[Begin]

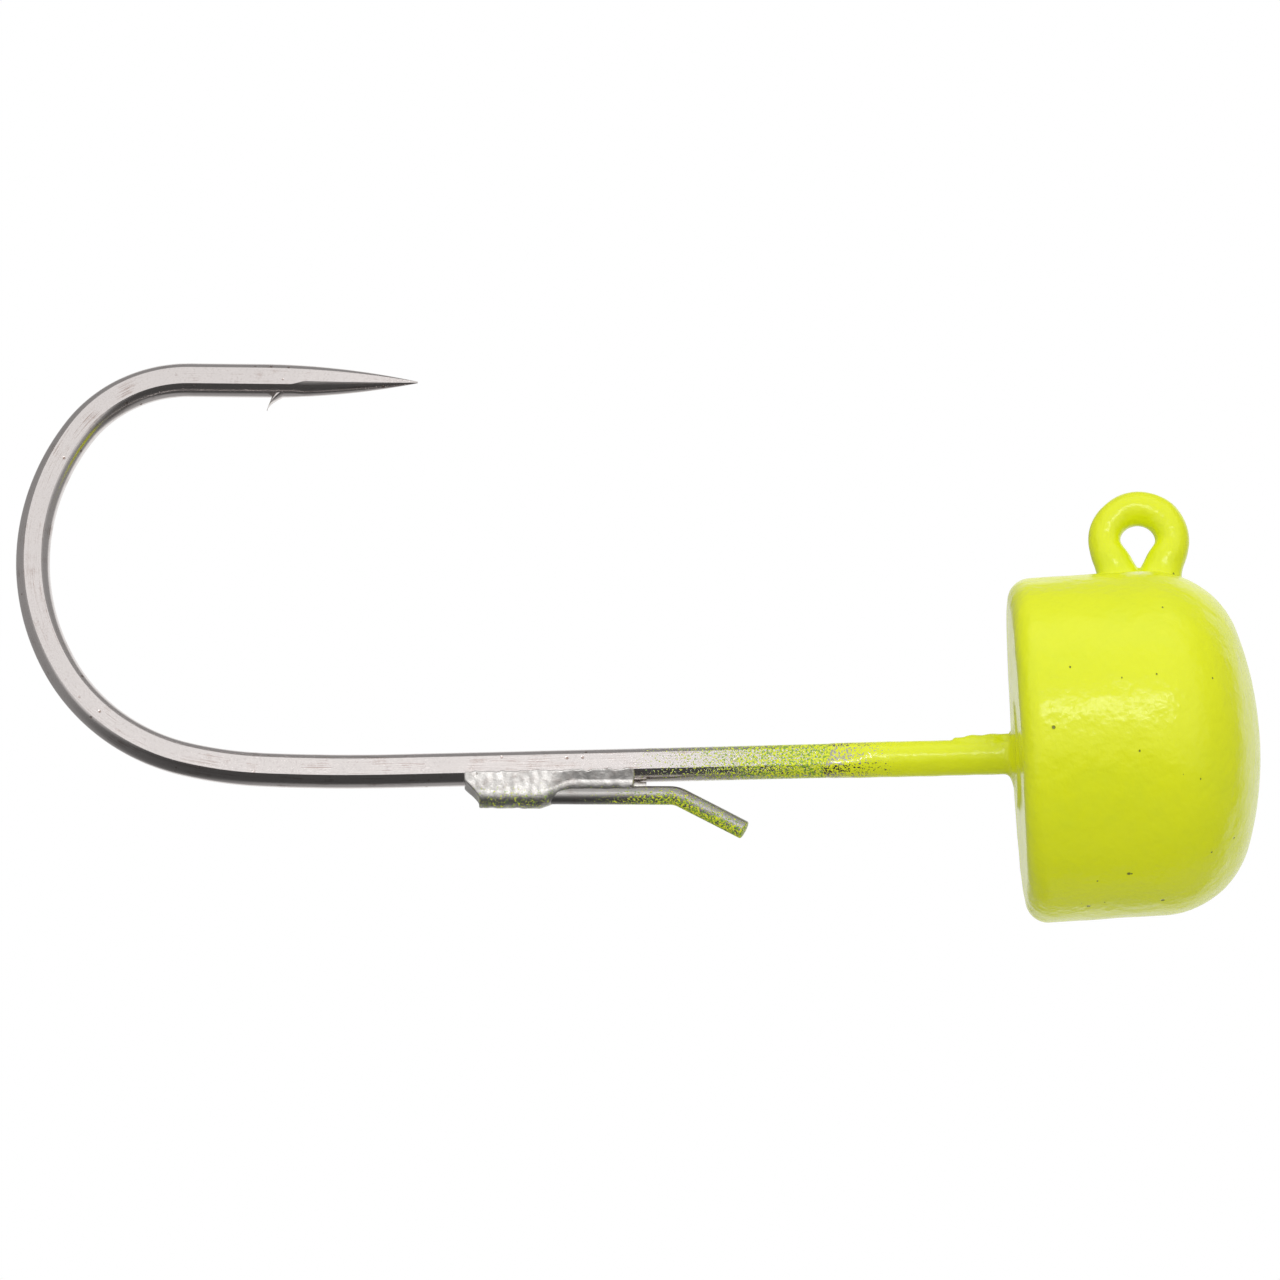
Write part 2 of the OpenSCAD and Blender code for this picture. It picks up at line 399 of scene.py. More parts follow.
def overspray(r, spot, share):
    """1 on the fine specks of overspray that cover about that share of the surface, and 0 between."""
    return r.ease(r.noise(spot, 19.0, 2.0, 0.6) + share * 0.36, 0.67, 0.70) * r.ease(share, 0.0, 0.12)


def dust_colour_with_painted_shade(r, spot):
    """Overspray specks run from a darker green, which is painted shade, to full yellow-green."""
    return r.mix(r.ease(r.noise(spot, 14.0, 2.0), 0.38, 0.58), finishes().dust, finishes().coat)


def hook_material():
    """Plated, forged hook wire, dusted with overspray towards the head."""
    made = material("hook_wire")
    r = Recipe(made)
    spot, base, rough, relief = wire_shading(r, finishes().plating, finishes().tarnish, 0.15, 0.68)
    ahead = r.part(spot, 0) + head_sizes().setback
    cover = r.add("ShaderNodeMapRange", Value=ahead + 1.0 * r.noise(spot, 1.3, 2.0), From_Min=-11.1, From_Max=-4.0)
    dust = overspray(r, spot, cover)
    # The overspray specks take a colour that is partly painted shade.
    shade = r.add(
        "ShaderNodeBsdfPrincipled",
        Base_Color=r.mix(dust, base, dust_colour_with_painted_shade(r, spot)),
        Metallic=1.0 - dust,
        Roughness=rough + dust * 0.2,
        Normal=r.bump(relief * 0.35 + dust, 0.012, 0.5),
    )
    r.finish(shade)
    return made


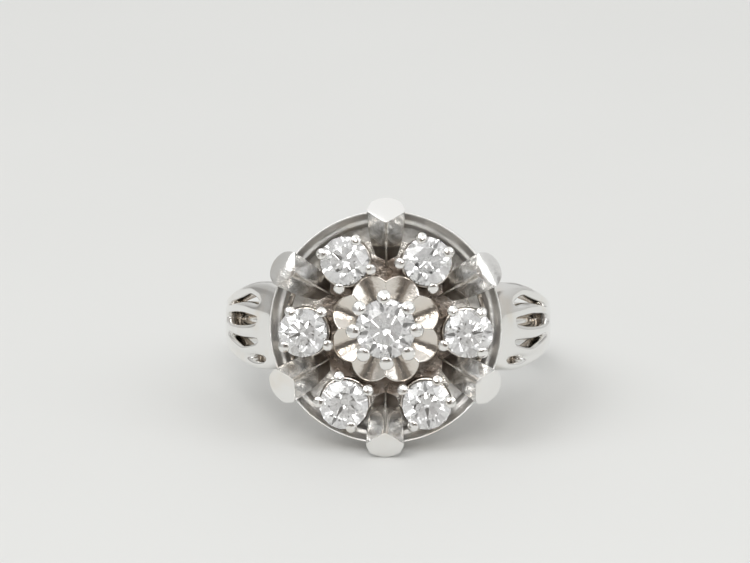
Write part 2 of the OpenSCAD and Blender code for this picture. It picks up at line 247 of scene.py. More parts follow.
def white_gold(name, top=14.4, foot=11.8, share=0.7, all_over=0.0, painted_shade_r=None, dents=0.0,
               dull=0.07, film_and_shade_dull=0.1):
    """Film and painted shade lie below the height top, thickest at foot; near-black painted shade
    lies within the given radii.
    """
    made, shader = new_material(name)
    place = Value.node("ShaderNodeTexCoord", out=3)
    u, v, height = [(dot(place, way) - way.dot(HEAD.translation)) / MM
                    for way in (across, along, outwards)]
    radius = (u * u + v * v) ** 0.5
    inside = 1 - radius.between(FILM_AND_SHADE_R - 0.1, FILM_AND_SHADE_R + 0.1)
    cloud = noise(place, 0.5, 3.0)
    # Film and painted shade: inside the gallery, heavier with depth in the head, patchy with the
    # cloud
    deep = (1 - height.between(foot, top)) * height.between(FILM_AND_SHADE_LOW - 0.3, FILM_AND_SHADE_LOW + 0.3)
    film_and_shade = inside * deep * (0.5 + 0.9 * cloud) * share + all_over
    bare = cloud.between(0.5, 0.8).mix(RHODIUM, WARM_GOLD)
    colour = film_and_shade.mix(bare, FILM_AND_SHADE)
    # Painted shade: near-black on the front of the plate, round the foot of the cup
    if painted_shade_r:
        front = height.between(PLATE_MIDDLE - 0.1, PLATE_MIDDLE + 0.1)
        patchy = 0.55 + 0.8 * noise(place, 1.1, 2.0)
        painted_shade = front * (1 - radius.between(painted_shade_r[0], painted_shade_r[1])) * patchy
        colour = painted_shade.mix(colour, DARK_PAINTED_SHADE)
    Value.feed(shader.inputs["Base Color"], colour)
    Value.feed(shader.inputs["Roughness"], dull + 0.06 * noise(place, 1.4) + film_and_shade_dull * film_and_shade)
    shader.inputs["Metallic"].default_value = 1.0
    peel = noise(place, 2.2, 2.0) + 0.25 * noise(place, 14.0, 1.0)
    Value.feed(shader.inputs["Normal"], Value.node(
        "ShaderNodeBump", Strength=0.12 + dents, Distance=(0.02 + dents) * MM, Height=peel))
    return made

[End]
[Begin]

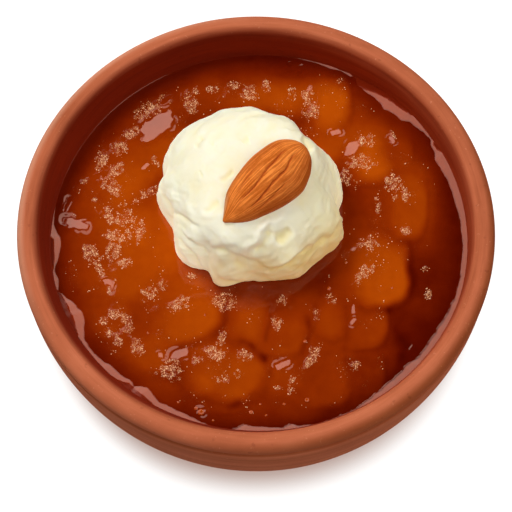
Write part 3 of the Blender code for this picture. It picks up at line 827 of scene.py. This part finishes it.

[End]

■ **Request**: Count the lines of the data that include the string "scene", and give only that number.

■ **Output for this task**: 3